Write out every entry exactly as it stands.

#### [DATASET ENTRIES]
****

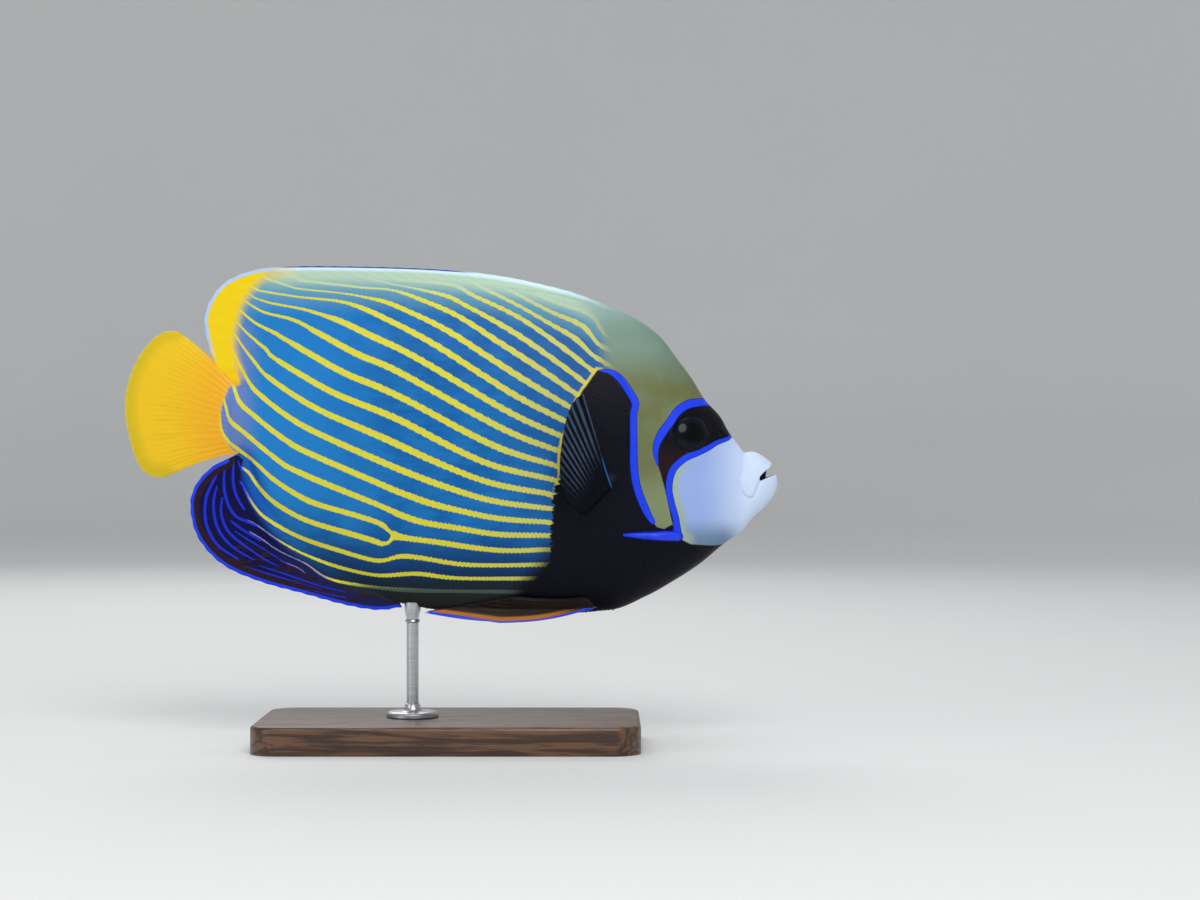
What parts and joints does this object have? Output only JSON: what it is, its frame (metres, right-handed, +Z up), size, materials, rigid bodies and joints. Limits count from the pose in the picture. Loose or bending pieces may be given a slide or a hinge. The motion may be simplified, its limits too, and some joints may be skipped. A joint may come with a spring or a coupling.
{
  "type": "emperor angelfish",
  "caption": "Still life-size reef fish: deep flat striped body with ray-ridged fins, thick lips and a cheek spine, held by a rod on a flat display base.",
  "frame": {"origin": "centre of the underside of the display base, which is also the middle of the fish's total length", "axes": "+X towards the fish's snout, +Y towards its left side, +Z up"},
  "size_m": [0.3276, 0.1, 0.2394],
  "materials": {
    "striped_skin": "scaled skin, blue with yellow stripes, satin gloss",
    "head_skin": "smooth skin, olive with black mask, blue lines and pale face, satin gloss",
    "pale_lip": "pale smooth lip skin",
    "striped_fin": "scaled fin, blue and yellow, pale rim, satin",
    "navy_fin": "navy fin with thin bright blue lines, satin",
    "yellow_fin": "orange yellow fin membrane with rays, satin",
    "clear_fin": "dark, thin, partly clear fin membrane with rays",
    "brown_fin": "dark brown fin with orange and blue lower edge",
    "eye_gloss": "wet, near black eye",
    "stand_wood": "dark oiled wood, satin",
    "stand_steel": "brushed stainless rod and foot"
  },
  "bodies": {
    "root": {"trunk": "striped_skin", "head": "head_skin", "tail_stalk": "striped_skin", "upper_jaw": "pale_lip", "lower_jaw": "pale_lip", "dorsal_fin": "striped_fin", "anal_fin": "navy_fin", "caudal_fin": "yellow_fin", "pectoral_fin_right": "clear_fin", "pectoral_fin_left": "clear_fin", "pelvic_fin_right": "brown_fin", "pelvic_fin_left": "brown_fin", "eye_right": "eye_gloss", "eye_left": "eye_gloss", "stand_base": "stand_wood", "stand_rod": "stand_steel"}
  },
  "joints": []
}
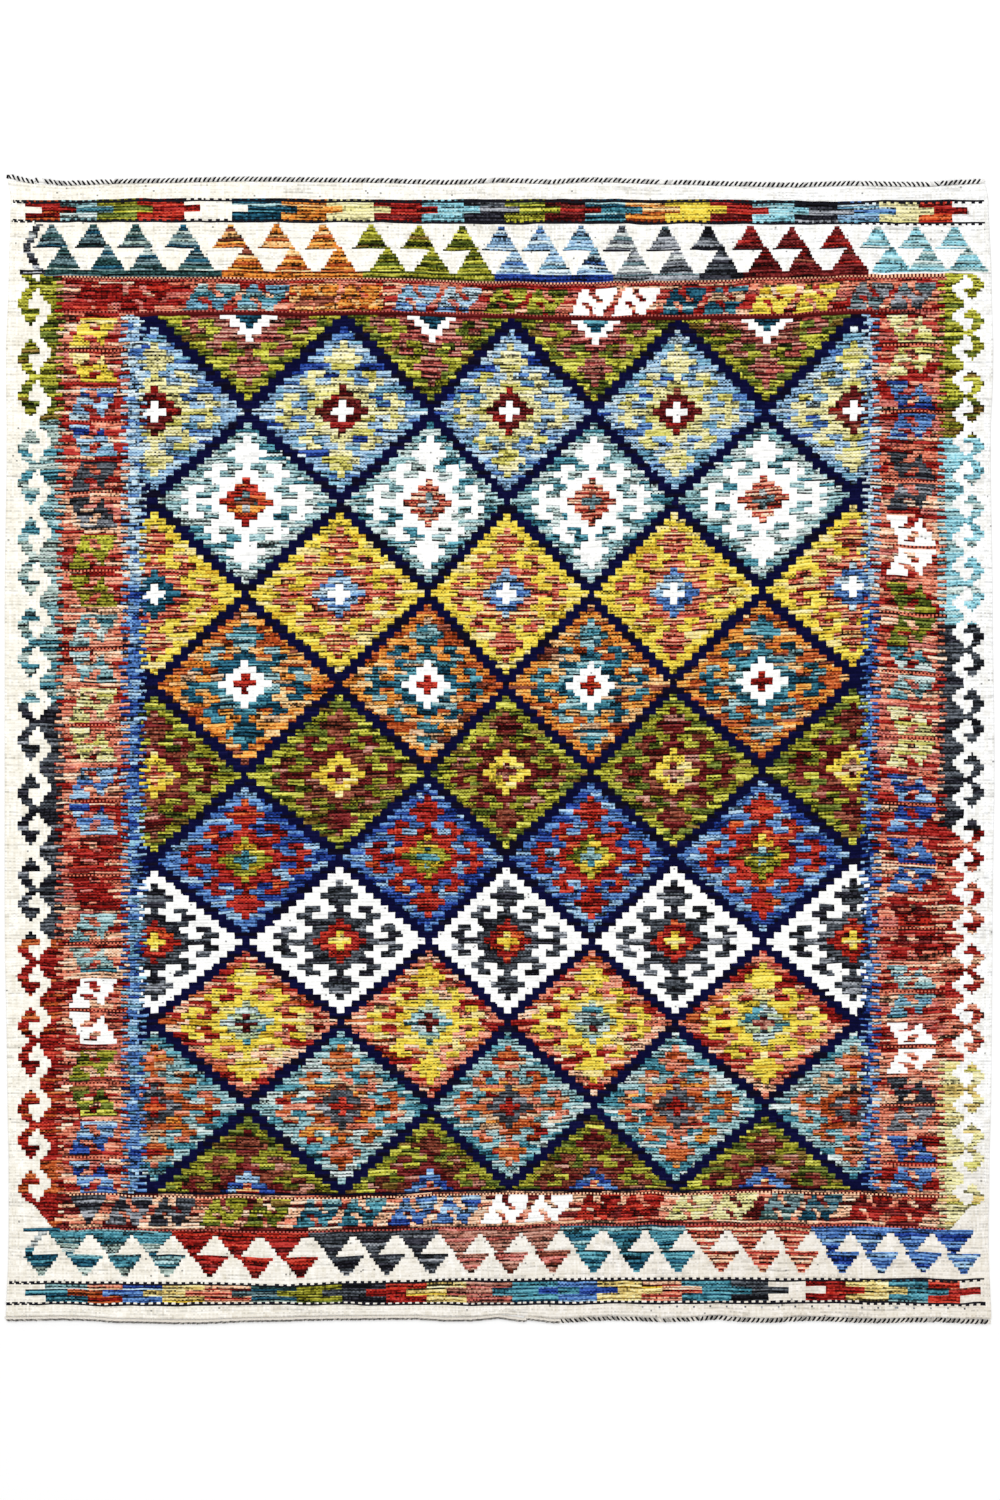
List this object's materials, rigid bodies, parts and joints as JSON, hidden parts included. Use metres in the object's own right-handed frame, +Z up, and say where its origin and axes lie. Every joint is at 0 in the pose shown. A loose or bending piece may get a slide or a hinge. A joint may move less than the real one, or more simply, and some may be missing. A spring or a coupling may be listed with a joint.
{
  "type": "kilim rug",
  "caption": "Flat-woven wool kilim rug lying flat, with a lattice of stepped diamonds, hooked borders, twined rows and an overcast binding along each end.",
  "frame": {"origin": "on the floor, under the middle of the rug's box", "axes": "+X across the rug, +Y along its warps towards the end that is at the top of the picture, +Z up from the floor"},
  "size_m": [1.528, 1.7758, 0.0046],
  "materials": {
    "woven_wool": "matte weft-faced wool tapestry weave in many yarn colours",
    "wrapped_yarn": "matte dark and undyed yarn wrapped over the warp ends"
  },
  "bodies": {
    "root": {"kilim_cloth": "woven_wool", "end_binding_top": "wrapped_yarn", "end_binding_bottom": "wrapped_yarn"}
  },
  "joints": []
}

****

#### [RESULT BELOW]
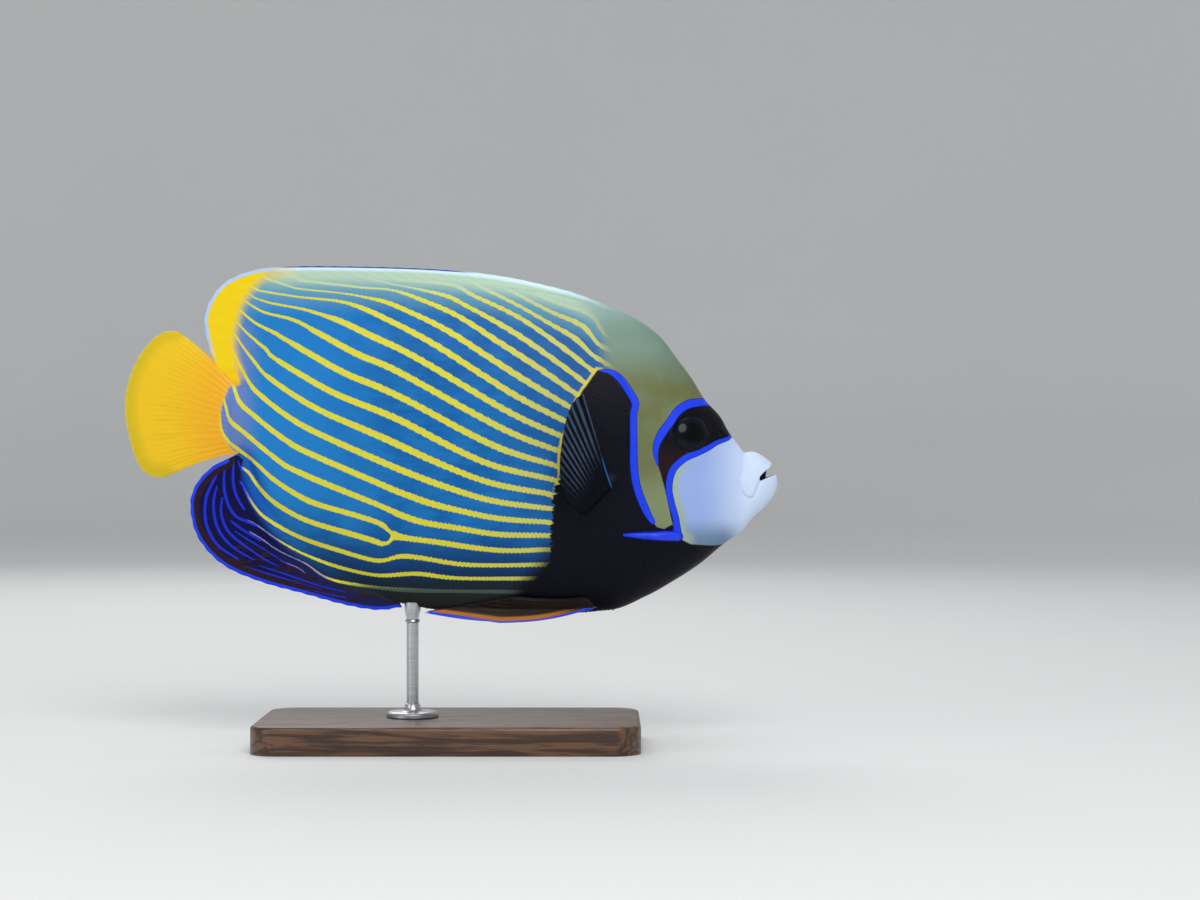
What parts and joints does this object have? Output only JSON: what it is, its frame (metres, right-handed, +Z up), size, materials, rigid bodies and joints. Limits count from the pose in the picture. Loose or bending pieces may be given a slide or a hinge. The motion may be simplified, its limits too, and some joints may be skipped. A joint may come with a spring or a coupling.
{
  "type": "emperor angelfish",
  "caption": "Still life-size reef fish: deep flat striped body with ray-ridged fins, thick lips and a cheek spine, held by a rod on a flat display base.",
  "frame": {"origin": "centre of the underside of the display base, which is also the middle of the fish's total length", "axes": "+X towards the fish's snout, +Y towards its left side, +Z up"},
  "size_m": [0.3276, 0.1, 0.2394],
  "materials": {
    "striped_skin": "scaled skin, blue with yellow stripes, satin gloss",
    "head_skin": "smooth skin, olive with black mask, blue lines and pale face, satin gloss",
    "pale_lip": "pale smooth lip skin",
    "striped_fin": "scaled fin, blue and yellow, pale rim, satin",
    "navy_fin": "navy fin with thin bright blue lines, satin",
    "yellow_fin": "orange yellow fin membrane with rays, satin",
    "clear_fin": "dark, thin, partly clear fin membrane with rays",
    "brown_fin": "dark brown fin with orange and blue lower edge",
    "eye_gloss": "wet, near black eye",
    "stand_wood": "dark oiled wood, satin",
    "stand_steel": "brushed stainless rod and foot"
  },
  "bodies": {
    "root": {"trunk": "striped_skin", "head": "head_skin", "tail_stalk": "striped_skin", "upper_jaw": "pale_lip", "lower_jaw": "pale_lip", "dorsal_fin": "striped_fin", "anal_fin": "navy_fin", "caudal_fin": "yellow_fin", "pectoral_fin_right": "clear_fin", "pectoral_fin_left": "clear_fin", "pelvic_fin_right": "brown_fin", "pelvic_fin_left": "brown_fin", "eye_right": "eye_gloss", "eye_left": "eye_gloss", "stand_base": "stand_wood", "stand_rod": "stand_steel"}
  },
  "joints": []
}
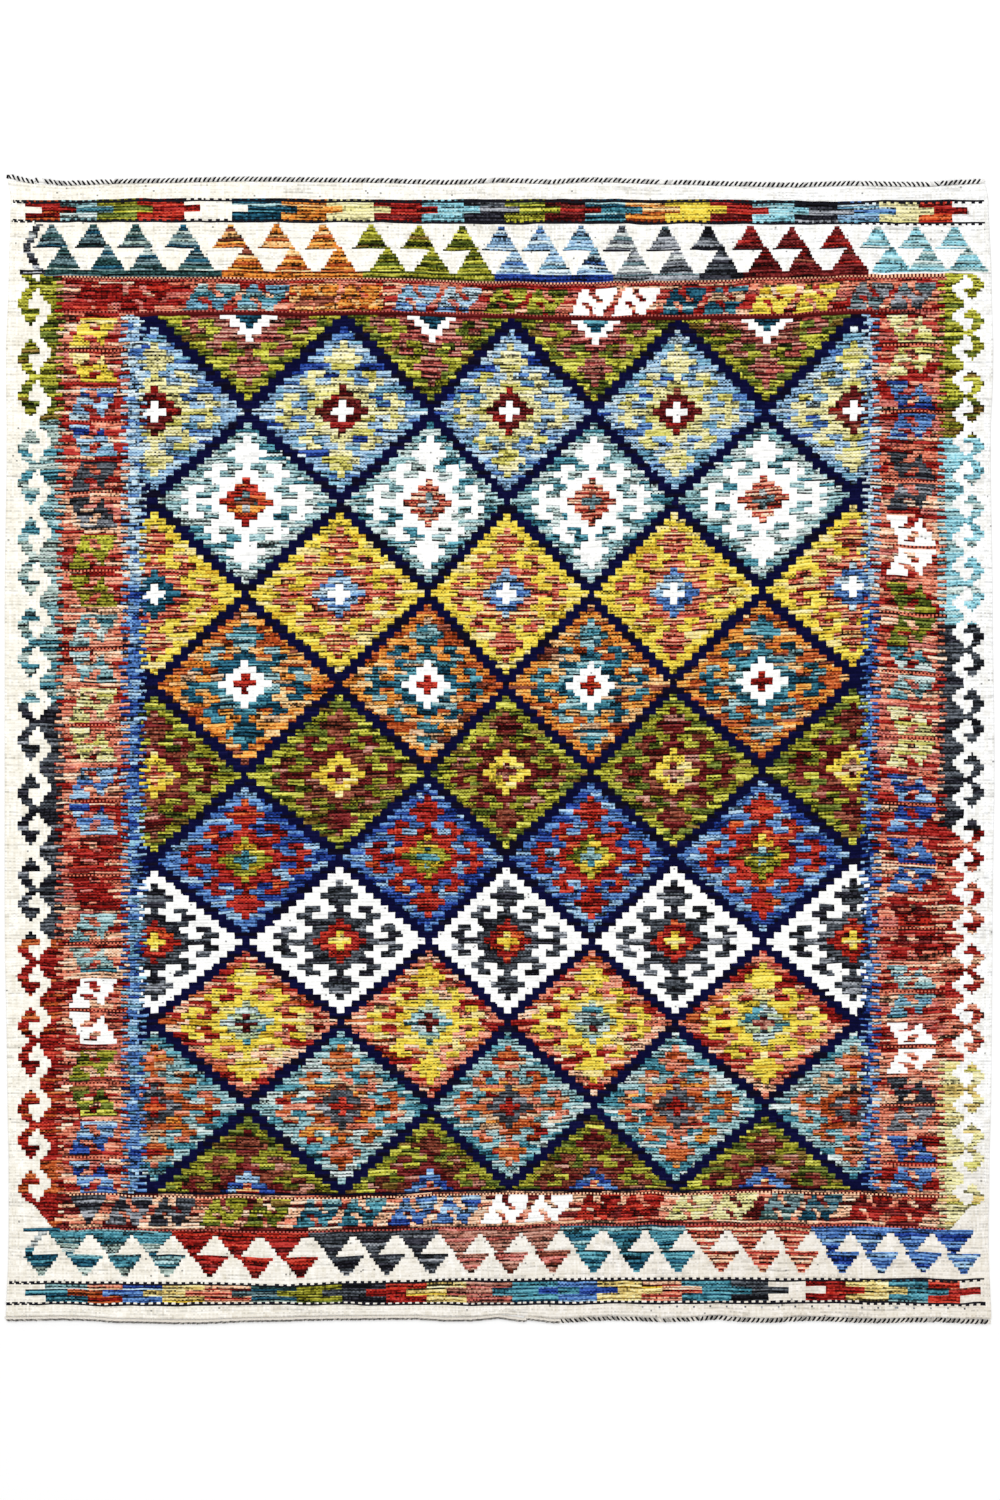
List this object's materials, rigid bodies, parts and joints as JSON, hidden parts included. Use metres in the object's own right-handed frame, +Z up, and say where its origin and axes lie. Every joint is at 0 in the pose shown. A loose or bending piece may get a slide or a hinge. A joint may move less than the real one, or more simply, and some may be missing. A spring or a coupling may be listed with a joint.
{
  "type": "kilim rug",
  "caption": "Flat-woven wool kilim rug lying flat, with a lattice of stepped diamonds, hooked borders, twined rows and an overcast binding along each end.",
  "frame": {"origin": "on the floor, under the middle of the rug's box", "axes": "+X across the rug, +Y along its warps towards the end that is at the top of the picture, +Z up from the floor"},
  "size_m": [1.528, 1.7758, 0.0046],
  "materials": {
    "woven_wool": "matte weft-faced wool tapestry weave in many yarn colours",
    "wrapped_yarn": "matte dark and undyed yarn wrapped over the warp ends"
  },
  "bodies": {
    "root": {"kilim_cloth": "woven_wool", "end_binding_top": "wrapped_yarn", "end_binding_bottom": "wrapped_yarn"}
  },
  "joints": []
}